DATASET CONTENT:
------------------------------------------------------------

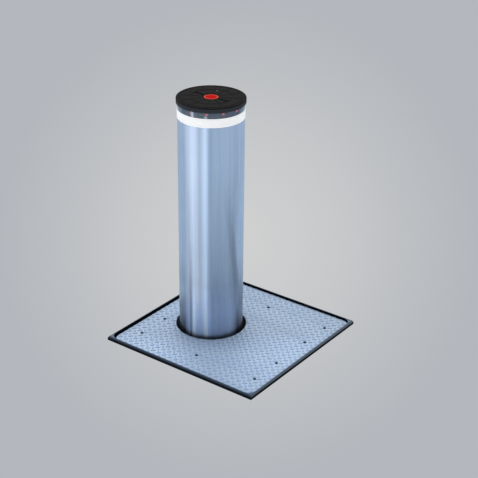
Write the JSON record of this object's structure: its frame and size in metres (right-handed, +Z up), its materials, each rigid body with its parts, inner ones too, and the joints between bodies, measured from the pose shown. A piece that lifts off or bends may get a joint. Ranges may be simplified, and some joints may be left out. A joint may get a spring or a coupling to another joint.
{
  "type": "retractable bollard",
  "caption": "Hydraulic rising bollard: a stainless post with a lit crown, in a tread-plate cover set flush in the paving, with its guide, ram and power pack in a cage below.",
  "frame": {"origin": "centre of the base plate's underside", "axes": "+Z up along the post; +X from the post towards the power pack; street level is at z = 1.350 m"},
  "size_m": [0.76, 0.76, 2.379],
  "materials": {
    "stainless": "vertically brushed stainless steel",
    "tread_steel": "galvanised tread plate, satin",
    "black_steel": "black paint, satin",
    "galvanised": "hot-dip galvanised, satin spangle",
    "machined": "zinc-plated and machined steel",
    "chrome": "hard chrome, ground",
    "cap_black": "black powder coat, matt",
    "plug_red": "red moulded plastic",
    "band_white": "white retroreflective film",
    "smoked_lens": "smoked translucent polycarbonate",
    "circuit": "solder-masked circuit board with red lamps",
    "rubber": "black rubber",
    "bearing": "natural cast polyamide",
    "cast_grey": "grey cast iron, primed",
    "motor_blue": "blue machine enamel",
    "tank_grey": "grey machine enamel",
    "box_grey": "light grey moulded plastic",
    "knob_red": "red moulded plastic",
    "cable_black": "black cable sheath",
    "sensor_orange": "orange moulded plastic"
  },
  "bodies": {
    "casing": {"top_frame": "black_steel", "cover_plate": "tread_steel", "cover_gasket": "rubber", "chassis": "galvanised", "base_plate": "galvanised", "guide_collar": "cast_grey", "guide_bush": "bearing", "wiper_seal": "rubber", "guide_rail_front": "galvanised", "guide_rail_back": "galvanised", "ram_foot": "cast_grey", "ram_barrel": "black_steel", "ram_gland": "machined", "buffer_ring": "rubber", "upper_sensor": "sensor_orange", "lower_sensor": "sensor_orange", "shelf": "galvanised", "oil_tank": "tank_grey", "pump_block": "cast_grey", "pump_housing": "cast_grey", "motor_housing": "motor_blue", "fan_cowl": "black_steel", "solenoid_valve": "black_steel", "filler_cap": "black_steel", "pressure_hose": "rubber", "junction_box": "box_grey", "junction_box_lid": "box_grey", "supply_cable": "cable_black", "lamp_cable": "cable_black", "coil_cable": "cable_black", "cover_screw_01": "machined", "cover_screw_02": "machined", "cover_screw_03": "machined", "cover_screw_04": "machined", "cover_screw_05": "machined", "cover_screw_06": "machined", "cover_screw_07": "machined", "cover_screw_08": "machined", "cover_screw_09": "machined", "cover_screw_10": "machined"},
    "post": {"ram_rod": "chrome", "ram_piston": "machined", "crown_plate": "galvanised", "rod_nut": "machined", "post_tube": "galvanised", "post_sleeve": "stainless", "reflective_band": "band_white", "light_ring": "smoked_lens", "led_board": "circuit", "cap": "cap_black", "cap_plug": "plug_red", "cap_bolt": "machined", "foot_flange": "galvanised", "sensor_magnet": "machined"},
    "front_roller": {"roller_front": "bearing"},
    "back_roller": {"roller_back": "bearing"},
    "rotor": {"motor_rotor": "machined", "drive_gear": "machined"},
    "idler": {"idler_gear": "machined"},
    "knob": {"release_knob": "knob_red"}
  },
  "joints": [
    {"name": "bollard_rise", "type": "slide", "parent": "casing", "child": "post", "axis": [0, 0, 1], "range_m": [-1.025, 0], "deforming": ["coil_cable"]},
    {"name": "front_roller_spin", "type": "hinge", "parent": "post", "child": "front_roller", "pos_m": [-0.1155, -0.199, 1.0634], "axis": [0, 1, 0], "range_deg": [-2900, 2900]},
    {"name": "back_roller_spin", "type": "hinge", "parent": "post", "child": "back_roller", "pos_m": [-0.1155, 0.199, 1.0634], "axis": [0, 1, 0], "range_deg": [-2900, 2900]},
    {"name": "motor_spin", "type": "hinge", "parent": "casing", "child": "rotor", "pos_m": [0.175, 0.06, 1], "axis": [0, 0, 1], "continuous": true},
    {"name": "idler_spin", "type": "hinge", "parent": "casing", "child": "idler", "pos_m": [0.205, 0.06, 0.85], "axis": [0, 0, 1], "continuous": true},
    {"name": "release_turn", "type": "hinge", "parent": "casing", "child": "knob", "pos_m": [0.246, -0.011, 0.93], "axis": [0, 0, 1], "range_deg": [0, 180]}
  ],
  "couplings": [
    {"joint": "front_roller_spin", "follows": "bollard_rise", "rad_per_m": 48.544},
    {"joint": "back_roller_spin", "follows": "bollard_rise", "rad_per_m": -48.544},
    {"joint": "idler_spin", "follows": "motor_spin", "ratio": -1}
  ]
}
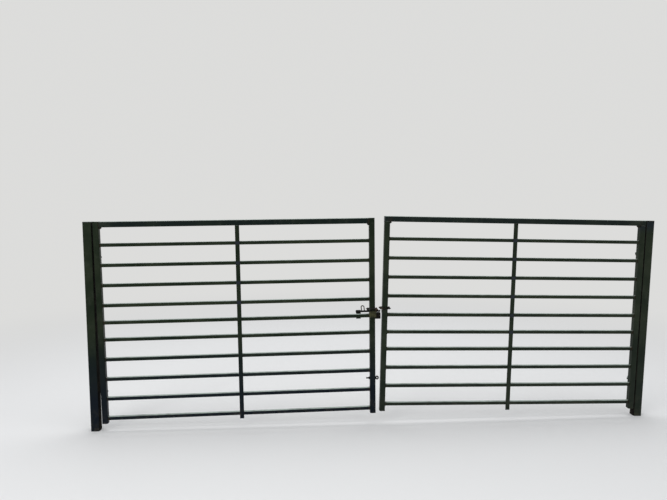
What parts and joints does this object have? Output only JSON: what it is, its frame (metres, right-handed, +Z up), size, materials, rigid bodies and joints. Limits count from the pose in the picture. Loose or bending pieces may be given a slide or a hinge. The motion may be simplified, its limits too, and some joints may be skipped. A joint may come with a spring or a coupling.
{
  "type": "double field gate",
  "caption": "Double-leaf field gate of welded square tube with horizontal bars, hung between square posts; slide bolt, chain, padlock and eye bolt at the meeting stiles.",
  "frame": {"origin": "middle of the left post's foot, at ground level", "axes": "+X along the gate to the right post, +Y to the back, the side the leaves open to, +Z up"},
  "size_m": [4.1389, 0.1203, 1.5327],
  "materials": {
    "frame_paint": "semi-gloss, worn, with dirt splash and rust at the welds",
    "rail_paint": "semi-gloss, weathered, faded on the top faces",
    "bare_steel": "dull, lightly rusted",
    "rusty_steel": "rust brown, matt",
    "dark_metal": "near black, chipped"
  },
  "bodies": {
    "posts": {"left_post": "frame_paint", "left_post_cap": "rail_paint", "right_post": "frame_paint", "right_post_cap": "rail_paint", "left_upper_pintle": "frame_paint", "left_lower_pintle": "frame_paint", "right_upper_pintle": "frame_paint", "right_lower_pintle": "frame_paint"},
    "left_leaf": {"left_top_rail": "rail_paint", "left_hinge_stile": "frame_paint", "left_free_stile": "frame_paint", "left_middle_upright": "frame_paint", "left_bar_1": "frame_paint", "left_bar_2": "frame_paint", "left_bar_3": "frame_paint", "left_bar_4": "frame_paint", "left_bar_5": "frame_paint", "left_bar_6": "frame_paint", "left_bar_7": "frame_paint", "left_bar_8": "frame_paint", "left_bar_9": "frame_paint", "left_bottom_bar": "frame_paint", "left_upper_eye": "frame_paint", "left_lower_eye": "frame_paint", "left_bolt_sleeve": "frame_paint", "left_bolt_guide": "frame_paint", "left_lock_box": "dark_metal", "left_eye_bolt": "bare_steel", "left_chain": "rusty_steel", "padlock_shackle": "bare_steel", "padlock_body": "dark_metal"},
    "right_leaf": {"right_top_rail": "rail_paint", "right_hinge_stile": "frame_paint", "right_free_stile": "frame_paint", "right_middle_upright": "frame_paint", "right_bar_1": "frame_paint", "right_bar_2": "frame_paint", "right_bar_3": "frame_paint", "right_bar_4": "frame_paint", "right_bar_5": "frame_paint", "right_bar_6": "frame_paint", "right_bar_7": "frame_paint", "right_bar_8": "frame_paint", "right_bar_9": "frame_paint", "right_bottom_bar": "frame_paint", "right_upper_eye": "frame_paint", "right_lower_eye": "frame_paint", "right_keeper_lugs": "frame_paint", "right_keeper_strap": "frame_paint", "right_chain": "rusty_steel"},
    "bolt": {"slide_bolt": "bare_steel"}
  },
  "joints": [
    {"name": "left_leaf_hinge", "type": "hinge", "parent": "posts", "child": "left_leaf", "pos_m": [0.0321, 0.051, 0.26817], "axis": [-0.0052, 0, 1], "range_deg": [0, 100]},
    {"name": "right_leaf_hinge", "type": "hinge", "parent": "posts", "child": "right_leaf", "pos_m": [4.01629, 0.051, 0.27454], "axis": [-0.0175, 0, -0.9998], "range_deg": [0, 100]},
    {"name": "bolt_slide", "type": "slide", "parent": "left_leaf", "child": "bolt", "axis": [0.9999, 0, 0.014], "range_m": [0, 0.021]}
  ]
}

------------------------------------------------------------

GOAL:
Every line of the listing that holds "metres" is to be counted; give only the resulting number.

WORKED ANSWER:
2